Am I comfortable banking online?
While almost every bank offers secure online banking, not all Internet banking is created equally. Some banks let you make deposits with your phone, transfer money between accounts, while other simply let your check your balances and pay your bills. Ask a customer service representative to give you a demonstration of what they offer.
What are my future financial goals?
If you plan on making important or drastic financial changes, you may need to change your banking. Maybe you’re getting married and are looking to opening a joint account, buying a house or your starting a big job. Whatever the circumstances, see what your bank can do to support your changing needs.
Why most of us are unwilling to change banks
We don’t want to change banks for a number of reasons: Sometimes we love our bank and sometimes we’re too lazy to make a change. If it’s not our priority to make a change, it may be because we’re getting exactly what we need from our bank. If you’re satisfied with the services your bank provides, such as it’s online services or mobile apps, you’d feel less inclined to change.

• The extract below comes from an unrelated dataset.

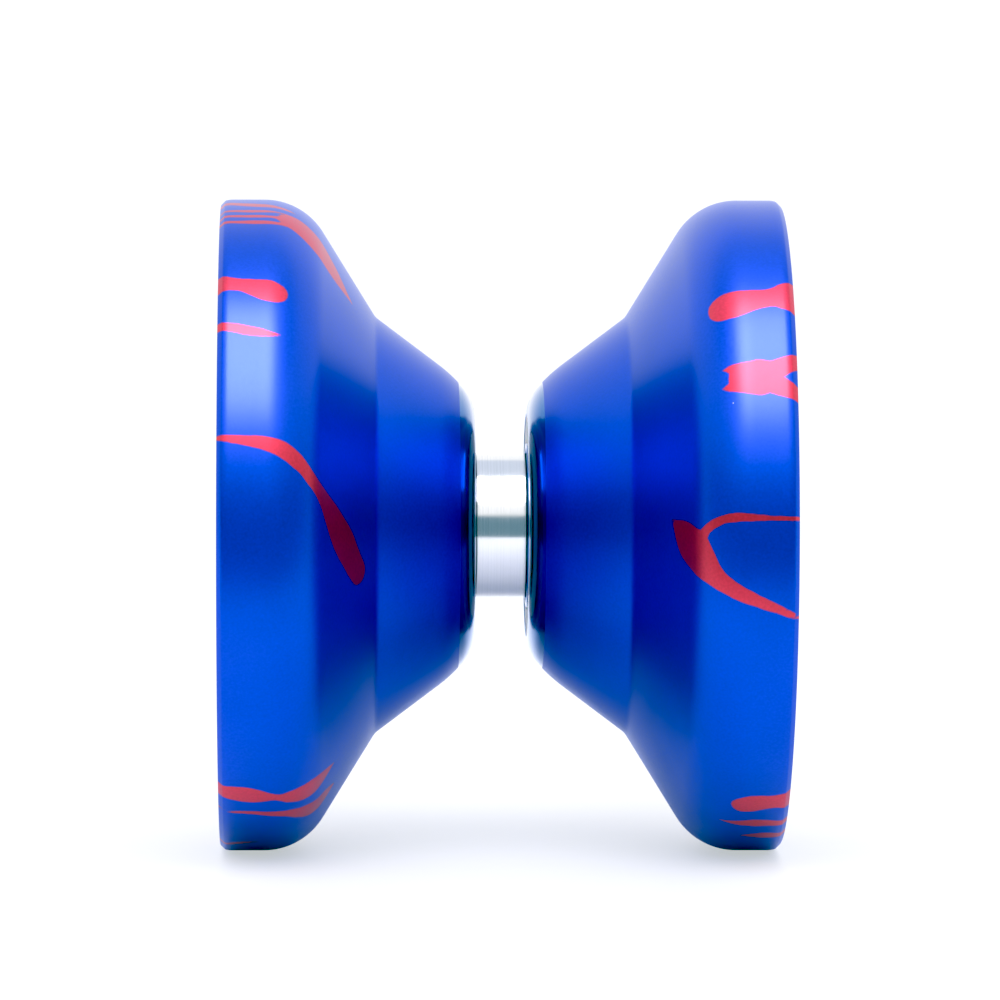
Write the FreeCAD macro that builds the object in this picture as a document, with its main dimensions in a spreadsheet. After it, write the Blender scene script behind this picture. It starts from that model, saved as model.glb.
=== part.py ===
"""Unresponsive ball-bearing yo-yo: two identical aluminium halves on a set-screw axle.

Millimetres. The origin is the middle of the string gap on the axle's axis, +X runs along the axle
towards the right half and +Z is up. Each half's own frame is the same: its X is the distance from
the middle of the gap, so the left half is the right one turned half a turn about Z.
"""
import FreeCAD, Part
import os
import re
import Sketcher

DIMENSIONS = {
    # the whole yo-yo
    "yoyo_diameter": 56.9,
    "yoyo_width": 48.8,
    "gap_width": 4.52,
    # inner lip beside the string: a polished quarter-round, then a soft crown onto the cone
    "lip_crown_radius": 3.9,
    "lip_crown_centre": 9.5,
    "lip_edge_radius": 12.5,
    "crown_radius": 13.9,
    "cone_start_depth": 5.4,
    "cone_start_radius": 14.05,
    # catch zone: cone, concave step and flank
    "cone_angle": 36.87,
    "step_depth": 10.93,
    "step_fillet": 1.5,
    "flank_angle": 58.28,
    # rim
    "shoulder_radius": 6.0,
    "rim_ease_length": 0.6,
    "rim_ease_drop": 0.09,
    "rim_ease_radius": 2.0,
    "rim_chamfer": 0.4,
    # cup in the outer side
    "cup_mouth_radius": 24.8,
    "cup_mouth_chamfer": 0.5,
    "cup_shoulder_radius": 3.2,
    "wall_thickness": 2.2,
    "cup_floor_depth": 6.7,
    "cup_floor_fillet": 1.2,
    "hub_radius": 4.6,
    "hub_top_radius": 4.2,
    "hub_top_depth": 11.4,
    "hub_top_chamfer": 0.4,
    "hub_dimple_radius": 2.4,
    "hub_dimple_depth": 0.5,
    # response area around the bearing
    "pad_groove_outer": 9.8,
    "pad_groove_inner": 7.2,
    "pad_groove_depth": 3.5,
    "recess_radius": 6.85,
    "recess_depth": 2.76,
    "seat_shoulder_radius": 4.05,
    "post_radius": 3.16,
    "post_end_depth": 0.15,
    "post_chamfer": 0.25,
    "bore_diameter": 4.02,
    "bore_depth": 8.1,
    "bore_tip_angle": 59.0,
    # response pads
    "pad_outer": 9.74,
    "pad_inner": 7.26,
    "pad_face_depth": 2.34,
    "pad_edge_round": 0.12,
    # axle set screw
    "axle_diameter": 4.0,
    "axle_length": 15.0,
    "axle_end_chamfer": 0.5,
    "socket_flats": 2.0,
    "socket_depth": 2.4,
    "cup_point_radius": 1.0,
    "cup_point_depth": 0.4,
    # ball bearing, 1/4 x 1/2 x 3/16 inch
    "bearing_bore": 6.35,
    "bearing_outer": 12.7,
    "bearing_width": 4.7625,
    "race_corner": 0.3,
    "race_land_inner": 4.25,
    "race_land_outer": 5.28,
    "shield_step_radius": 5.72,
    "shield_step_depth": 0.62,
    "ring_groove_radius": 5.9,
    "ring_groove_depth": 0.12,
    "ring_groove_width": 0.3,
    "pitch_radius": 4.7625,
    "ball_diameter": 1.5875,
    "ball_clearance": 0.015,
    "raceway_radius": 0.84,
    "ball_count": 8,
    # cage, shields and snap rings
    "cage_inner": 4.42,
    "cage_outer": 5.12,
    "cage_width": 2.3,
    "cage_edge_round": 0.1,
    "pocket_diameter": 1.7,
    "shield_inner": 4.33,
    "shield_outer": 5.7,
    "shield_thickness": 0.17,
    "shield_bend_radius": 4.9,
    "shield_bend_depth": 0.12,
    "ring_wire": 0.26,
    "ring_centre_radius": 5.74,
    "ring_span": 335.0,
}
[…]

How do the best banks protect my security online?
- Banks invest in safety. Banks spend millions of dollars to protect your money, mainly because they are required to refund money to those who have been defrauded.
- Banks use Secure Socket Layer (SSL) encryption. This gives an added layer of protection from hackers.
- There’s always password security. You’ll often find that your password needs to be a certain length and contain certain characters.
- Your personal information is encrypted. This means that the lock symbol is displayed in your browser, and the information coming in and out is scrambled.
- You’re locked out of your account if there has been too many attempts. In addition, you’re logged out of the account if there hasn’t been any activity after a few minutes. There are also firewalls in place so only authorized people can log in.
- You’ll need to use SMS codes. To ensure you say who you are, banks will also send codes to your phone to authorize new transactions.